Christchurch, October 18: By the time the rain started hammering Hagley Oval, Jos Buttler had already walked off with that familiar mix of irritation and resignation. Twenty-nine runs to his name, a few shots that hinted at rhythm, and then, nothing. The covers came on, umbrellas popped open, and whatever momentum England had found was drowned under a stubborn New Zealand sky.
The official score 153 for six will sit there in the record books like a half-written sentence.
A Day That Never Quite Took Off
You could tell it was going to rain before a ball was bowled. Low clouds, the kind that hang heavy, the kind that umpires keep glancing up at.
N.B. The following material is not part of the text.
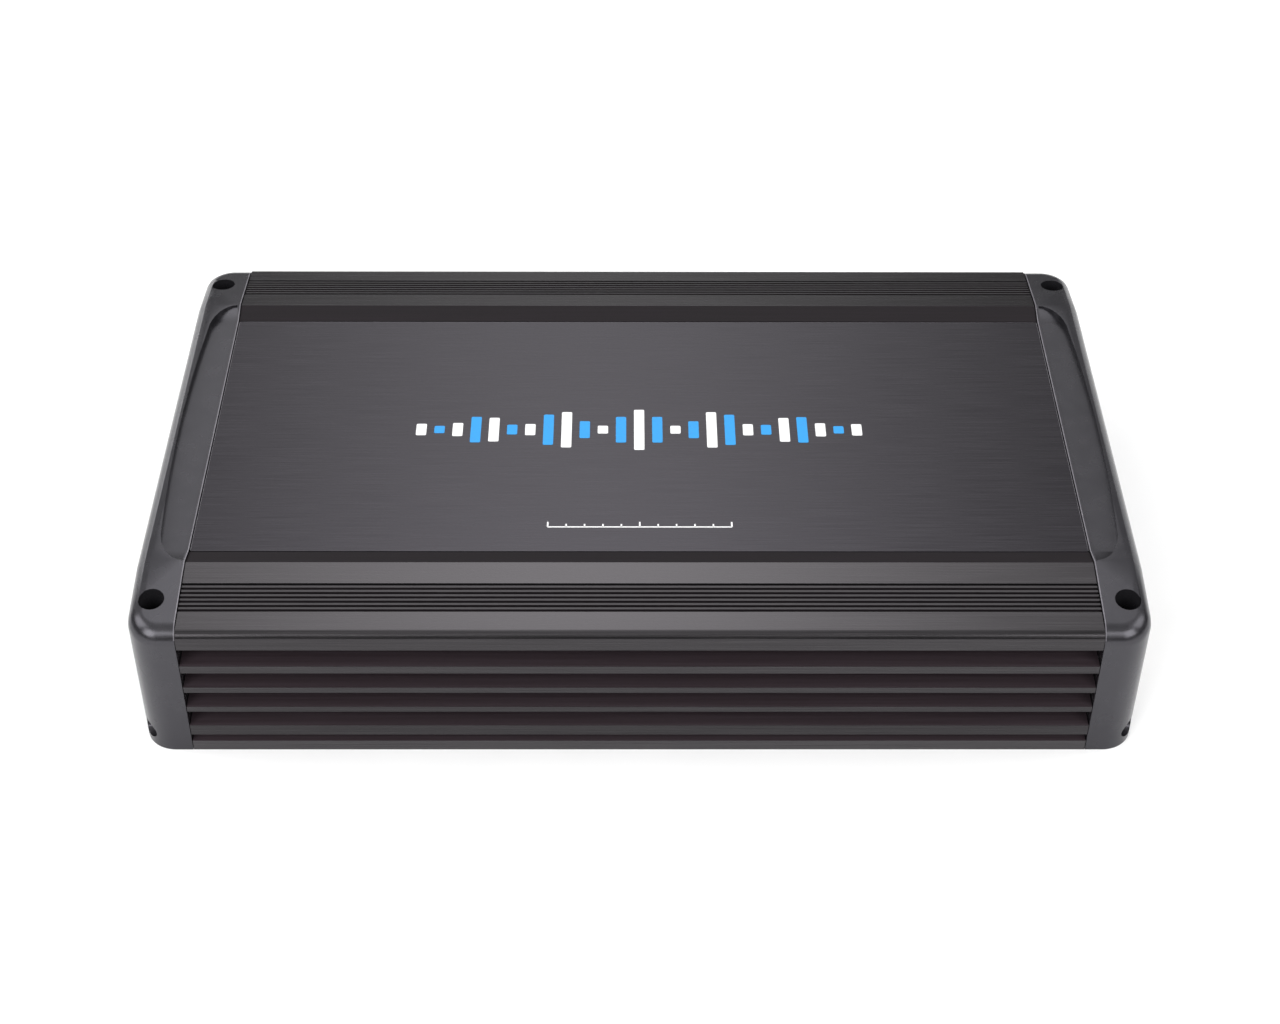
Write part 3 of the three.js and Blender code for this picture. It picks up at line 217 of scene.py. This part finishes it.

Mitchell Santner won the toss, looked around, and said he’d bowl. Fair call.
For a short while, England looked like they might make a night of it. Phil Salt swung hard, Buttler played those neat little deflections that turn dot balls into ones and twos. Nothing explosive, just smart cricket. Then Michael Bracewell, returning after injury, tossed one up that dipped a fraction. Buttler went for the drive. Edge, catch, Matt Henry waiting.
The rain arrived not long after, light at first, then proper sheets of it. Out came the covers, out came the sighs. Players shook hands in the gloom. The crowd didn’t even boo just zipped jackets higher and headed for the exits.
Buttler at the Centre of England’s Reset
This tour matters to England in a quiet way. After a patchy couple of years, they need a run of games to rebuild the chemistry that once made them terrifying. And at the centre of that rebuild is Buttler still captain, still wicketkeeper, still the calm eye in England’s chaos.
Cricexec had listed the starting XI earlier in the day: Salt, Will Jacks, Harry Brook, Sam Curran the now-standard blend of power and promise. It’s a team still learning how to balance flair with maturity. You can see flashes of both, sometimes in the same over.
Buttler’s role in that mix is changing. He isn’t just the opener anymore; he’s the steady hand that allows everyone else to swing freely. The younger lads treat him less like a teammate and more like a guide who’s seen both ends of success.
Chasing a Quiet Landmark
There’s a number following him around on this trip: 4,000 runs in T20 internationals. He’s close around 160 away, according to ESPN and when he gets there, he’ll be only the fourth man ever to do it, and the first Englishman. He won’t make a fuss when it happens. That’s not his way.
For a player like Buttler, milestones are almost incidental. His reputation was made long ago, back when he was scooping fast bowlers over fine leg and turning one-day games into science experiments. What he’s doing now is something different: quietly extending a career that’s already changed how England think about short-format cricket.
England’s Opening Dilemma
There’s also the matter of who partners him. Sky Sports have been hammering the same question for weeks if Salt is the future, does that make Buttler the anchor? Or do they just hit together and see where it lands?
It’s not a bad problem to have, but it’s a puzzle England haven’t solved yet. Salt can detonate, Jacks is all flair, Brook brings elegance, and Buttler sits somewhere between all three. When it clicks, it’s dazzling. When it doesn’t, it looks like four soloists searching for harmony.
Tonight didn’t answer much. Rain rarely does.
The Captain’s Quiet Weight
Since Eoin Morgan stepped away, Buttler’s led with a different kind of energy. Less rallying cries, more quiet nods. People inside the setup say his calm is his strength that even when everything around him goes wrong, his face barely changes. It’s true. Watch him after a dropped catch or a mistimed shot. There’s no glare, no arm-waving. Just that slow blink and reset.
But leadership has its shadows too. There’s always noise about the next captain, Sam Curran, maybe, or Harry Brook. Buttler doesn’t bite when asked. He’s been around long enough to know that the next thing always comes. Until then, he plays.
What Now
New Zealand won’t mind the washout too much. They got some overs into Bracewell, saw a few encouraging signs, and didn’t have to chase under bad light. For England, it’s frustration they’ll carry to Dunedin for the second T20 on October 20. They’ll want a full game this time, not another evening of drizzle and damp trousers.
The thing about Buttler is, he doesn’t need many balls to find rhythm. A couple of boundaries, one over of timing, and suddenly he’s in that zone again. Maybe that’ll come in Dunedin. Maybe it won’t. But the intent is there, you can see it.
Tonight wasn’t about failure. It was just weather and timing conspiring against him. He walked off calm, gloves tucked under his arm, looking like a man who knows his story’s nowhere near finished.